Unlike their competitor Netflix, which benefits from its single-minded focus on growing and keeping subscribers by developing original content, or the likes of Apple or Disney, who largely treat their streaming services as a loss leader to drive consideration and capture user value elsewhere in their respective ecosystem, Comcast is playing with different set of assets. At the end of the day, the success of Peacock will be evaluated against the loss it could inflict on Comcast’s existing Pay TV services.

It is worth noting that Peacock’s $9.99 per month ad-free tier is priced significantly higher than that of Disney+ ($6.99/mo), while the ad-supported full-access tier is priced competitively at $4.99 per month against comparable tiers of Hulu and CBS All Access (both at $5.99/mo).
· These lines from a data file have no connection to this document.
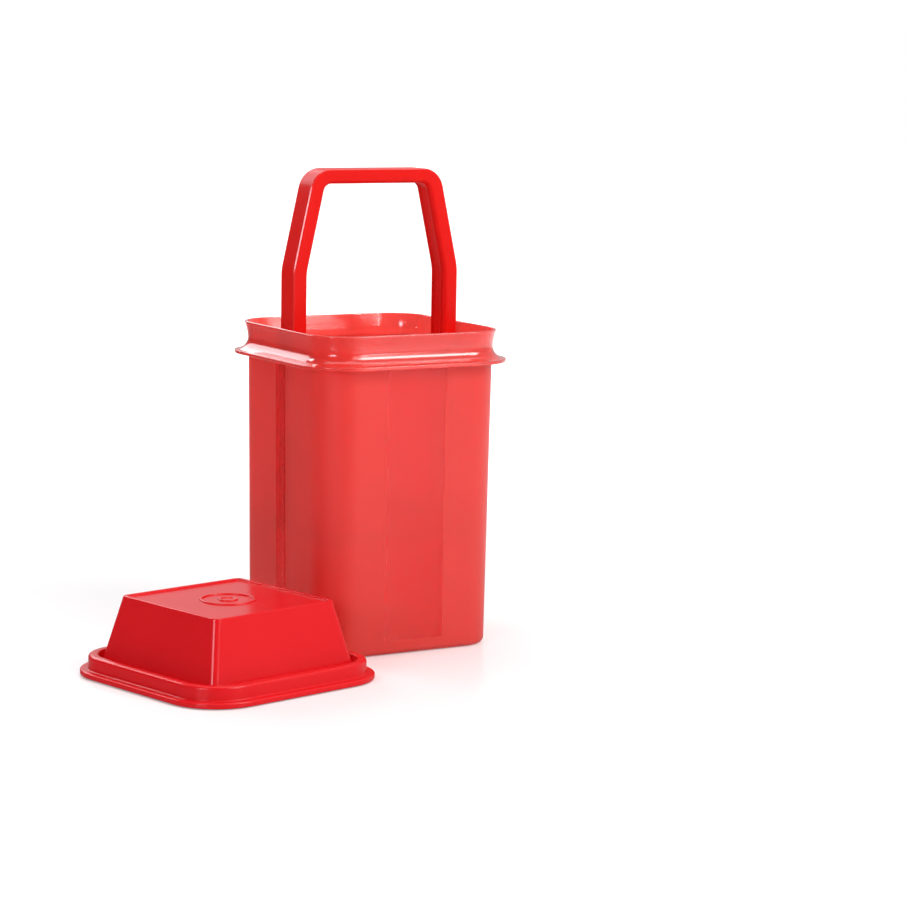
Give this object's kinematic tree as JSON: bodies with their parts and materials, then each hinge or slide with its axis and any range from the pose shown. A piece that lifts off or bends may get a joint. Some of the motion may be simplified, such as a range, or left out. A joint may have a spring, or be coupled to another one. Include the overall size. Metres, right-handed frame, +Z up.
{
  "type": "pickle keeper with lift strainer",
  "caption": "Square food keeper with a flared lip, a perforated strainer tray on a tall bail handle that lifts straight up, and a domed press-on cover lying beside it.",
  "frame": {"origin": "middle of the container's flat underside, which rests on the table", "axes": "+Z up, along the strainer's lift; +X across the handle from leg to leg; -Y the front, the side where the cover lies"},
  "size_m": [0.2328, 0.1798, 0.2462],
  "materials": {
    "container_body": "frosted, with polished see-through bands",
    "tray": "satin",
    "handle": "gloss",
    "cover": "soft gloss"
  },
  "bodies": {
    "container": {"container": "container_body"},
    "strainer": {"strainer_tray": "tray", "lift_handle": "handle"},
    "cover": {"cover": "cover"}
  },
  "joints": [
    {"name": "strainer_lift", "type": "slide", "parent": "container", "child": "strainer", "axis": [0, 0, 1], "range_m": [-0.054, 0.12]},
    {"name": "cover_lift", "type": "slide", "parent": "container", "child": "cover", "axis": [-0.155, -0.078, 0.9848], "range_m": [0, 0.2]}
  ]
}
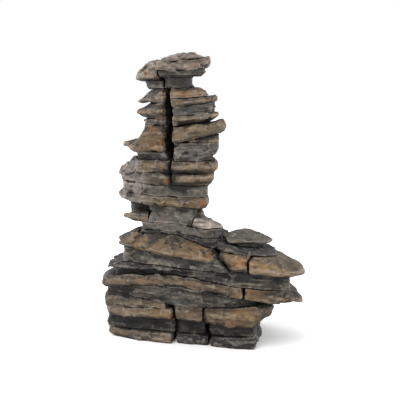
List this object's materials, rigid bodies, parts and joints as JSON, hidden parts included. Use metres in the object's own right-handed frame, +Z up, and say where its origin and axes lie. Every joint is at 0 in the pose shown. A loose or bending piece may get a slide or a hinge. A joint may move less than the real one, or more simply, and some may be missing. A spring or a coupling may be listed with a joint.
{
  "type": "resin cave ornament",
  "caption": "Painted resin rock ornament for a tank: stacked slates form an overhanging ledge block and a cleft tower with swim-throughs.",
  "frame": {"origin": "middle of the whole object's footprint box, on the surface it stands on", "axes": "+Z up; -Y is the broad front face; +X towards the overhanging arm"},
  "size_m": [0.163, 0.08, 0.2126],
  "materials": {
    "resin_grey": "matt painted resin, dark wash",
    "resin_ochre": "matt painted resin, ochre over dark grey",
    "resin_drybrushed": "matt painted resin, pale dry-brushed"
  },
  "bodies": {
    "root": {"foot_left": "resin_ochre", "foot_middle": "resin_grey", "foot_right": "resin_grey", "band_left": "resin_grey", "band_middle": "resin_grey", "band_right": "resin_grey", "ledge_left": "resin_ochre", "upper_ledge_left": "resin_ochre", "ledge_middle": "resin_ochre", "ledge_right": "resin_ochre", "grey_course": "resin_grey", "arm_under": "resin_ochre", "arm_under_tip": "resin_ochre", "shadow_course": "resin_grey", "brow_slab": "resin_grey", "undercliff": "resin_grey", "arm_recess": "resin_grey", "cliff_slab_left": "resin_ochre", "cliff_slab_middle": "resin_ochre", "cliff_slab_tip": "resin_ochre", "saddle_slab": "resin_grey", "shelf_slab": "resin_grey", "arm_rock_neck": "resin_grey", "arm_rock": "resin_drybrushed", "flange_slab": "resin_grey", "flange_splinter": "resin_drybrushed", "stub_slab": "resin_drybrushed", "stub_cap": "resin_drybrushed", "neck_front": "resin_grey", "neck_rear": "resin_grey", "girdle_slab": "resin_ochre", "nub_slab": "resin_drybrushed", "boulder_lower": "resin_drybrushed", "boulder_upper": "resin_drybrushed", "grey_belt": "resin_grey", "waist_left": "resin_ochre", "waist_right": "resin_ochre", "shoulder_left": "resin_ochre", "shoulder_right": "resin_ochre", "thin_slab": "resin_grey", "ochre_chip": "resin_ochre", "ochre_stone": "resin_ochre", "notch_stone": "resin_grey", "left_slab_lower": "resin_ochre", "left_slab_upper": "resin_ochre", "left_neck": "resin_grey", "left_cap": "resin_ochre", "block_right": "resin_grey", "wedge_slab": "resin_grey", "right_slab_3": "resin_ochre", "right_slab_4": "resin_ochre", "grey_block": "resin_grey", "right_slab_5": "resin_ochre", "right_slab_6": "resin_ochre", "right_neck": "resin_grey", "cap_under": "resin_ochre", "cap_front": "resin_ochre", "cap_top": "resin_drybrushed"}
  },
  "joints": []
}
This deliberate pricing scheme is indicative of the balancing act that Comcast is trying to achieve in capturing the streaming audience who are increasingly moving away from linear TV to ad-free services without disrupting its ad operations too much or undermining its existing pay TV business, which has been in continuous decline thanks to accelerated cord-cutting. In its latest quarterly revenue report released last week, Comcast’s quarterly video revenue went down 1.2% compared to Q4 of last year, while its advertising revenues decreased 19.1%.

In a sense, NBC’s advertising-based business and Comcast’s vested interest in linear TV is holding Peacock back from going all-in with the dominant ad-free model of OTT services. However, holding fast to its linear TV legacy is exactly how Peacock ended up with a free tier and a collection of live feeds, both of which could help it stand out in the escalating streaming wars. In other words, Peacock’s weakness also becomes its biggest strength. The launch strategy for Peacock makes good sense in theory, but its success will rely heavily on NBC’s execution on the viewer experience, and, in the long run, on Comcast having the gusto to set Peacock free, allowing it to spread its feathers and take over its pay TV business as main ad-revenue generator, when the timing is right.